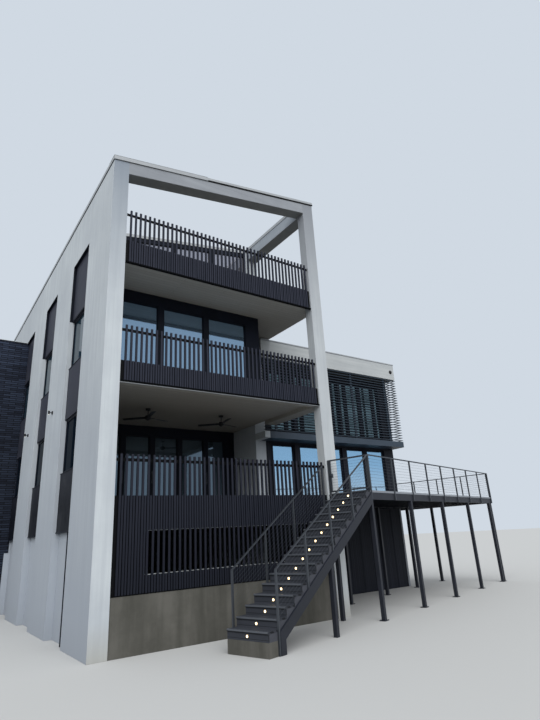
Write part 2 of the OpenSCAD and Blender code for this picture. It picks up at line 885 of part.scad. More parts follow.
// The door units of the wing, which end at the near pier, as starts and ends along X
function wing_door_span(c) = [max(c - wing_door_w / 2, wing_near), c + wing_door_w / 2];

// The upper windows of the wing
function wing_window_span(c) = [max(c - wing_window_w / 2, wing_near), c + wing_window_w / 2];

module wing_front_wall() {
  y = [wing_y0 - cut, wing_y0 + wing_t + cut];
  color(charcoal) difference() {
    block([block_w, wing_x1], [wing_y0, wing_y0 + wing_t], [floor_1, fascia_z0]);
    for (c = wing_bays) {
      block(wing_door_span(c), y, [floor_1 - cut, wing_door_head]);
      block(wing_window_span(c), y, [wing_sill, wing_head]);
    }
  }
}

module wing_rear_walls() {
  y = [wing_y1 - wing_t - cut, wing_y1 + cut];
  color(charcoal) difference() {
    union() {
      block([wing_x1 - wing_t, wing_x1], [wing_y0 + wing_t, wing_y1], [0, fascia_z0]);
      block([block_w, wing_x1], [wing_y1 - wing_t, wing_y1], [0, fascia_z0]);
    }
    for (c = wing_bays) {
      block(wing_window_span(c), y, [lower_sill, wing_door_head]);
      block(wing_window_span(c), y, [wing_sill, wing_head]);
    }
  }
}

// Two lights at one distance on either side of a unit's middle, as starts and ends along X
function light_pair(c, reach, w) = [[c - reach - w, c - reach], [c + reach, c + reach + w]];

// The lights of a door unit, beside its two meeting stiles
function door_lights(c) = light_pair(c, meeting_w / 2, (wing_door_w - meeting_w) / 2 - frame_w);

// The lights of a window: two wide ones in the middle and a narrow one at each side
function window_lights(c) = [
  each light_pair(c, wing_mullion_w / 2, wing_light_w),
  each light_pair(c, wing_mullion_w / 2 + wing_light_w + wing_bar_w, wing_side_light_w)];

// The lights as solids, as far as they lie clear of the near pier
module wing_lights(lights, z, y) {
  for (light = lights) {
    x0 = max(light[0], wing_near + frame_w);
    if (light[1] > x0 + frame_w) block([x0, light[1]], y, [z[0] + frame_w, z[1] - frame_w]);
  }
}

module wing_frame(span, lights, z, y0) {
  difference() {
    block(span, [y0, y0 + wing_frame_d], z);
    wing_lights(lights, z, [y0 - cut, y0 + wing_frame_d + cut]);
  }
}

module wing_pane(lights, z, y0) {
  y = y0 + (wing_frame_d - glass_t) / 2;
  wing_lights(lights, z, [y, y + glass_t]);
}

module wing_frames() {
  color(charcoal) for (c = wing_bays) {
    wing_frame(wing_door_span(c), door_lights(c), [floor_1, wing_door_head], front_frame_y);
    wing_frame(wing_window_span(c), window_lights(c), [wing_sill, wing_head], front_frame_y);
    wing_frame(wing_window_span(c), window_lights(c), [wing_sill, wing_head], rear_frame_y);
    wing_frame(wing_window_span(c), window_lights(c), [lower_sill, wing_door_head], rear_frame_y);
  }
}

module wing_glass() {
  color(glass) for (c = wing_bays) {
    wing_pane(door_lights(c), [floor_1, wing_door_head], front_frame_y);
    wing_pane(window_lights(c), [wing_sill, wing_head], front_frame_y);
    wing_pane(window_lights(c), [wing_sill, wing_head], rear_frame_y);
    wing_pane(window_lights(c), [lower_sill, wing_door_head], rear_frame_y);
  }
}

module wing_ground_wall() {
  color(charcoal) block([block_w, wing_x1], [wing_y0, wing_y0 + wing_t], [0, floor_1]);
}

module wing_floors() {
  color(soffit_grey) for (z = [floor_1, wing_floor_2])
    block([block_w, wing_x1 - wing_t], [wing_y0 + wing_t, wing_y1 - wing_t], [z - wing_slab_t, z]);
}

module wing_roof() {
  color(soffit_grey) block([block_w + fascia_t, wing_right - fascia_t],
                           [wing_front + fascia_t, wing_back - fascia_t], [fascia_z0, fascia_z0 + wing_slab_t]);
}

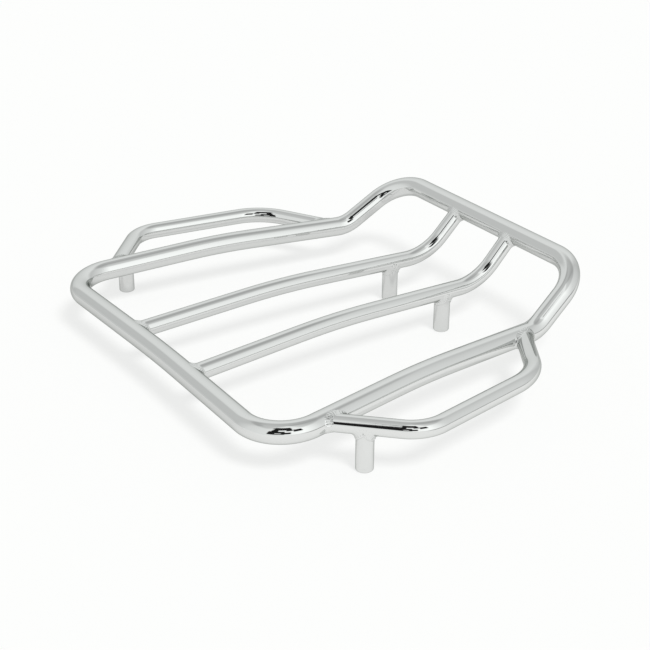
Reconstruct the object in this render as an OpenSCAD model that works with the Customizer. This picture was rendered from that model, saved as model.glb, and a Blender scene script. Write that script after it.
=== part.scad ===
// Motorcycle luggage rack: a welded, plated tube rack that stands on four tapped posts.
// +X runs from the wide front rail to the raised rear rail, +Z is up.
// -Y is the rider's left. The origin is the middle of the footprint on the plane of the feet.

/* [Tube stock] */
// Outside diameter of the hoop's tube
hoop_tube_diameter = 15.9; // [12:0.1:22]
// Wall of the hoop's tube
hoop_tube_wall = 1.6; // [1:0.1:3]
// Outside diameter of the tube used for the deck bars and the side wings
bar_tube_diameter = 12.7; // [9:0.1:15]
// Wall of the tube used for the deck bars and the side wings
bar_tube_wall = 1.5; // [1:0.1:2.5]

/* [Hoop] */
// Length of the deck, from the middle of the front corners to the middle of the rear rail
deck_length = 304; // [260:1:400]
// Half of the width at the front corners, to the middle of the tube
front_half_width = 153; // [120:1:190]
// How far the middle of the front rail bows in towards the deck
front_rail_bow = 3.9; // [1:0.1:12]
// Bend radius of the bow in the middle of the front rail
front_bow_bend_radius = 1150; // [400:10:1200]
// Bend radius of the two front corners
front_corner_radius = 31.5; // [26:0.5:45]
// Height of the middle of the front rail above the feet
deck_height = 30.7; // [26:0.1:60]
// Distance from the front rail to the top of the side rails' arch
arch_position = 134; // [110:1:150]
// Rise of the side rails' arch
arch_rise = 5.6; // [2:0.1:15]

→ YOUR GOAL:
Please print the lines from the start of the records up to and including the line with "function door_lights(c) = light_pair(c, meeting_w", copying each one exactly and leaving out the rest.

→ ANSWER FOR THE TASK:
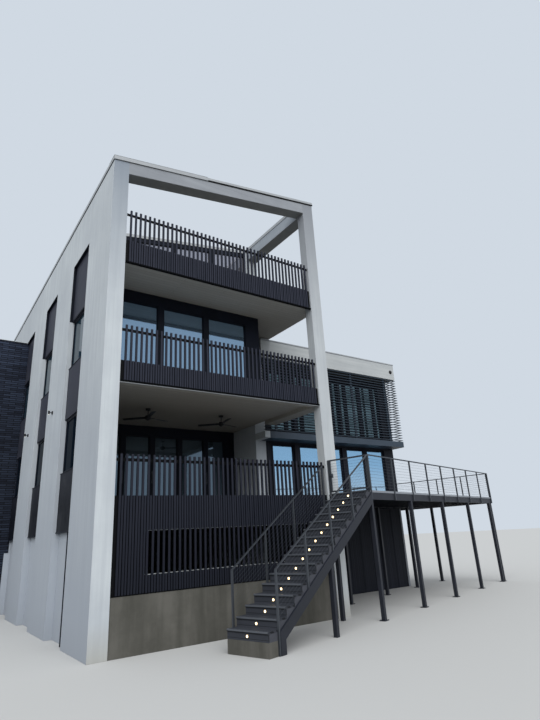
Write part 2 of the OpenSCAD and Blender code for this picture. It picks up at line 885 of part.scad. More parts follow.
// The door units of the wing, which end at the near pier, as starts and ends along X
function wing_door_span(c) = [max(c - wing_door_w / 2, wing_near), c + wing_door_w / 2];

// The upper windows of the wing
function wing_window_span(c) = [max(c - wing_window_w / 2, wing_near), c + wing_window_w / 2];

module wing_front_wall() {
  y = [wing_y0 - cut, wing_y0 + wing_t + cut];
  color(charcoal) difference() {
    block([block_w, wing_x1], [wing_y0, wing_y0 + wing_t], [floor_1, fascia_z0]);
    for (c = wing_bays) {
      block(wing_door_span(c), y, [floor_1 - cut, wing_door_head]);
      block(wing_window_span(c), y, [wing_sill, wing_head]);
    }
  }
}

module wing_rear_walls() {
  y = [wing_y1 - wing_t - cut, wing_y1 + cut];
  color(charcoal) difference() {
    union() {
      block([wing_x1 - wing_t, wing_x1], [wing_y0 + wing_t, wing_y1], [0, fascia_z0]);
      block([block_w, wing_x1], [wing_y1 - wing_t, wing_y1], [0, fascia_z0]);
    }
    for (c = wing_bays) {
      block(wing_window_span(c), y, [lower_sill, wing_door_head]);
      block(wing_window_span(c), y, [wing_sill, wing_head]);
    }
  }
}

// Two lights at one distance on either side of a unit's middle, as starts and ends along X
function light_pair(c, reach, w) = [[c - reach - w, c - reach], [c + reach, c + reach + w]];

// The lights of a door unit, beside its two meeting stiles
function door_lights(c) = light_pair(c, meeting_w / 2, (wing_door_w - meeting_w) / 2 - frame_w);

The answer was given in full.